• Instruction
Give the entries again, word for word.

═══ Supplied data ═══

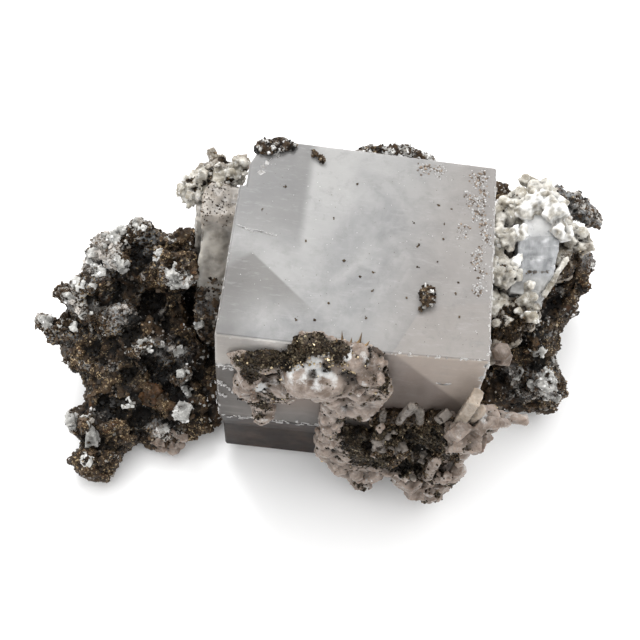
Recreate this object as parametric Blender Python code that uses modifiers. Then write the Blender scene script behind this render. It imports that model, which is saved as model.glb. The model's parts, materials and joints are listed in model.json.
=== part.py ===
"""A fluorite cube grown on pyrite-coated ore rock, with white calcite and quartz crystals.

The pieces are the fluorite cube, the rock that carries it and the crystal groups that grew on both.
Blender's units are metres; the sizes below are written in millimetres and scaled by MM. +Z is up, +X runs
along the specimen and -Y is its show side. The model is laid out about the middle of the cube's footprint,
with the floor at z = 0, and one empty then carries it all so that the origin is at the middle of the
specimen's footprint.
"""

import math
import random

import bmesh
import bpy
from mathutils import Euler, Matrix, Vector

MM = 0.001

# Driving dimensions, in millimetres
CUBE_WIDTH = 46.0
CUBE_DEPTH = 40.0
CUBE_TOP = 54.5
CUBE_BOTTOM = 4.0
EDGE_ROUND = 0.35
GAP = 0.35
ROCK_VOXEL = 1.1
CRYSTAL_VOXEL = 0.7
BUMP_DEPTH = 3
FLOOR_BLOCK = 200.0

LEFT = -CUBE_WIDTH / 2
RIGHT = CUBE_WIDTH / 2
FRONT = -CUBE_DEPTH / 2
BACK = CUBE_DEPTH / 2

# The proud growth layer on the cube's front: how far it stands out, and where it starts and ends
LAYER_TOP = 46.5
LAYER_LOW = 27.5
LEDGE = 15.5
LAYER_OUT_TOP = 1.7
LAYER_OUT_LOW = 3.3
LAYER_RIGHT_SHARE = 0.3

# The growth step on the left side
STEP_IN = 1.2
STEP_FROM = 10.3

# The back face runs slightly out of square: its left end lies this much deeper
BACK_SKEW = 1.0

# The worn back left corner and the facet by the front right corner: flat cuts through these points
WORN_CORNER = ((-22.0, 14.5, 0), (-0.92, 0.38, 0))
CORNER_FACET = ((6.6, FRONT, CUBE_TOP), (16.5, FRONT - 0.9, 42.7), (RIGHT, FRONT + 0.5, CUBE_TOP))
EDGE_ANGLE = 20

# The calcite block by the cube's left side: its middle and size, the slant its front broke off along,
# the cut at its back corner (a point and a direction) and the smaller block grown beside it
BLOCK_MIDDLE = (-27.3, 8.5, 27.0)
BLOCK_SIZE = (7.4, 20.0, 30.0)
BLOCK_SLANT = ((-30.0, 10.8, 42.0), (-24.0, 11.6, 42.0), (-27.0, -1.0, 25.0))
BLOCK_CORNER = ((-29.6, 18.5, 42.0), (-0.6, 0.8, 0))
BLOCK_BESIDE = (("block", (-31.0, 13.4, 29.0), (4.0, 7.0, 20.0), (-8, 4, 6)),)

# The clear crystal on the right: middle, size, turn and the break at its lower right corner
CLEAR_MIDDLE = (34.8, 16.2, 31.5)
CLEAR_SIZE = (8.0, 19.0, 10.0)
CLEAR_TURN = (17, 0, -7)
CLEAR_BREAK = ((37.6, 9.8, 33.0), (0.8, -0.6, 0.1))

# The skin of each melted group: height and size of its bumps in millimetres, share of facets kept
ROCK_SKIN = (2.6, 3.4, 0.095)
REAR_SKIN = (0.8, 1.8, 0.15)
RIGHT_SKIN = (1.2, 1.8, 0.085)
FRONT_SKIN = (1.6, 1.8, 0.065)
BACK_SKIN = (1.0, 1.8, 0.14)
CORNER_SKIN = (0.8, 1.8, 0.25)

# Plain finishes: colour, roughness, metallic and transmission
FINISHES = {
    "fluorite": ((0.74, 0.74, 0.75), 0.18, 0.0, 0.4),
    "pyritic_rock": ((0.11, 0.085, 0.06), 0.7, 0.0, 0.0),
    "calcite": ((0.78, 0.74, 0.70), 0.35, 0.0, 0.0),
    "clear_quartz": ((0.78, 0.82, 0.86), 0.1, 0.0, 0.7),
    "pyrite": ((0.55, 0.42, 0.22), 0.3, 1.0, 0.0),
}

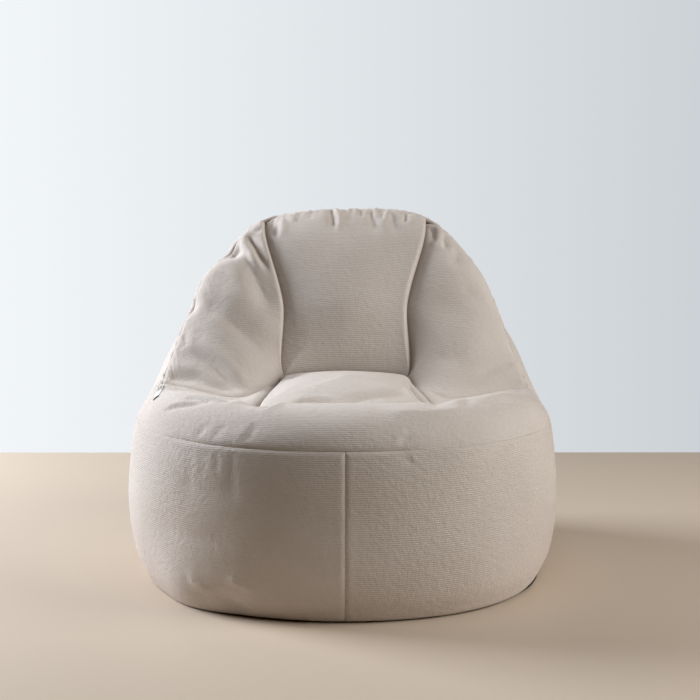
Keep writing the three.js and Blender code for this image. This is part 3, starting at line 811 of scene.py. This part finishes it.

═══

• Correct output
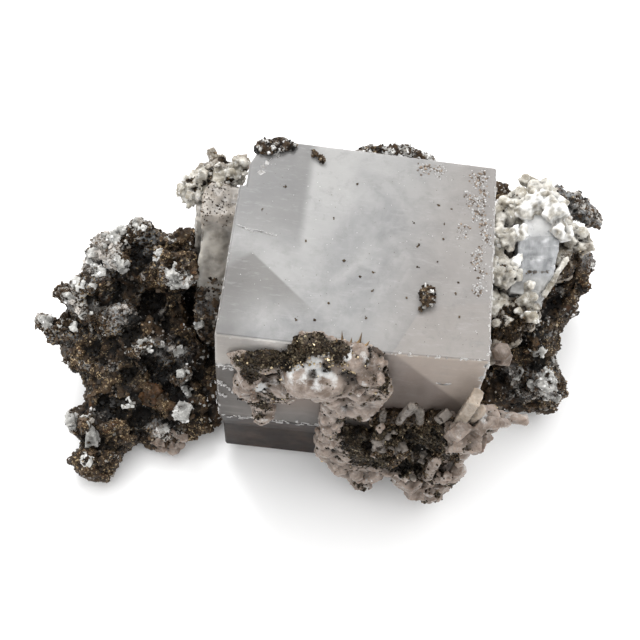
Recreate this object as parametric Blender Python code that uses modifiers. Then write the Blender scene script behind this render. It imports that model, which is saved as model.glb. The model's parts, materials and joints are listed in model.json.
=== part.py ===
"""A fluorite cube grown on pyrite-coated ore rock, with white calcite and quartz crystals.

The pieces are the fluorite cube, the rock that carries it and the crystal groups that grew on both.
Blender's units are metres; the sizes below are written in millimetres and scaled by MM. +Z is up, +X runs
along the specimen and -Y is its show side. The model is laid out about the middle of the cube's footprint,
with the floor at z = 0, and one empty then carries it all so that the origin is at the middle of the
specimen's footprint.
"""

import math
import random

import bmesh
import bpy
from mathutils import Euler, Matrix, Vector

MM = 0.001

# Driving dimensions, in millimetres
CUBE_WIDTH = 46.0
CUBE_DEPTH = 40.0
CUBE_TOP = 54.5
CUBE_BOTTOM = 4.0
EDGE_ROUND = 0.35
GAP = 0.35
ROCK_VOXEL = 1.1
CRYSTAL_VOXEL = 0.7
BUMP_DEPTH = 3
FLOOR_BLOCK = 200.0

LEFT = -CUBE_WIDTH / 2
RIGHT = CUBE_WIDTH / 2
FRONT = -CUBE_DEPTH / 2
BACK = CUBE_DEPTH / 2

# The proud growth layer on the cube's front: how far it stands out, and where it starts and ends
LAYER_TOP = 46.5
LAYER_LOW = 27.5
LEDGE = 15.5
LAYER_OUT_TOP = 1.7
LAYER_OUT_LOW = 3.3
LAYER_RIGHT_SHARE = 0.3

# The growth step on the left side
STEP_IN = 1.2
STEP_FROM = 10.3

# The back face runs slightly out of square: its left end lies this much deeper
BACK_SKEW = 1.0

# The worn back left corner and the facet by the front right corner: flat cuts through these points
WORN_CORNER = ((-22.0, 14.5, 0), (-0.92, 0.38, 0))
CORNER_FACET = ((6.6, FRONT, CUBE_TOP), (16.5, FRONT - 0.9, 42.7), (RIGHT, FRONT + 0.5, CUBE_TOP))
EDGE_ANGLE = 20

# The calcite block by the cube's left side: its middle and size, the slant its front broke off along,
# the cut at its back corner (a point and a direction) and the smaller block grown beside it
BLOCK_MIDDLE = (-27.3, 8.5, 27.0)
BLOCK_SIZE = (7.4, 20.0, 30.0)
BLOCK_SLANT = ((-30.0, 10.8, 42.0), (-24.0, 11.6, 42.0), (-27.0, -1.0, 25.0))
BLOCK_CORNER = ((-29.6, 18.5, 42.0), (-0.6, 0.8, 0))
BLOCK_BESIDE = (("block", (-31.0, 13.4, 29.0), (4.0, 7.0, 20.0), (-8, 4, 6)),)

# The clear crystal on the right: middle, size, turn and the break at its lower right corner
CLEAR_MIDDLE = (34.8, 16.2, 31.5)
CLEAR_SIZE = (8.0, 19.0, 10.0)
CLEAR_TURN = (17, 0, -7)
CLEAR_BREAK = ((37.6, 9.8, 33.0), (0.8, -0.6, 0.1))

# The skin of each melted group: height and size of its bumps in millimetres, share of facets kept
ROCK_SKIN = (2.6, 3.4, 0.095)
REAR_SKIN = (0.8, 1.8, 0.15)
RIGHT_SKIN = (1.2, 1.8, 0.085)
FRONT_SKIN = (1.6, 1.8, 0.065)
BACK_SKIN = (1.0, 1.8, 0.14)
CORNER_SKIN = (0.8, 1.8, 0.25)

# Plain finishes: colour, roughness, metallic and transmission
FINISHES = {
    "fluorite": ((0.74, 0.74, 0.75), 0.18, 0.0, 0.4),
    "pyritic_rock": ((0.11, 0.085, 0.06), 0.7, 0.0, 0.0),
    "calcite": ((0.78, 0.74, 0.70), 0.35, 0.0, 0.0),
    "clear_quartz": ((0.78, 0.82, 0.86), 0.1, 0.0, 0.7),
    "pyrite": ((0.55, 0.42, 0.22), 0.3, 1.0, 0.0),
}

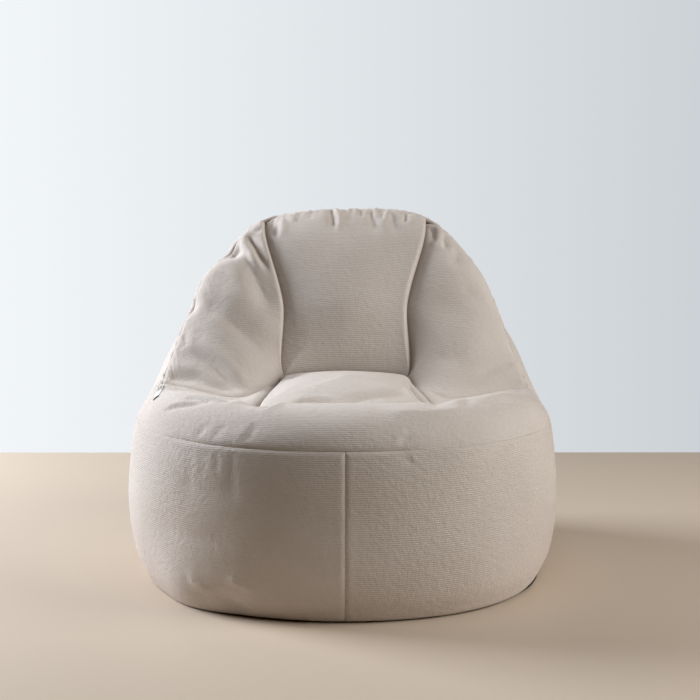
Keep writing the three.js and Blender code for this image. This is part 3, starting at line 811 of scene.py. This part finishes it.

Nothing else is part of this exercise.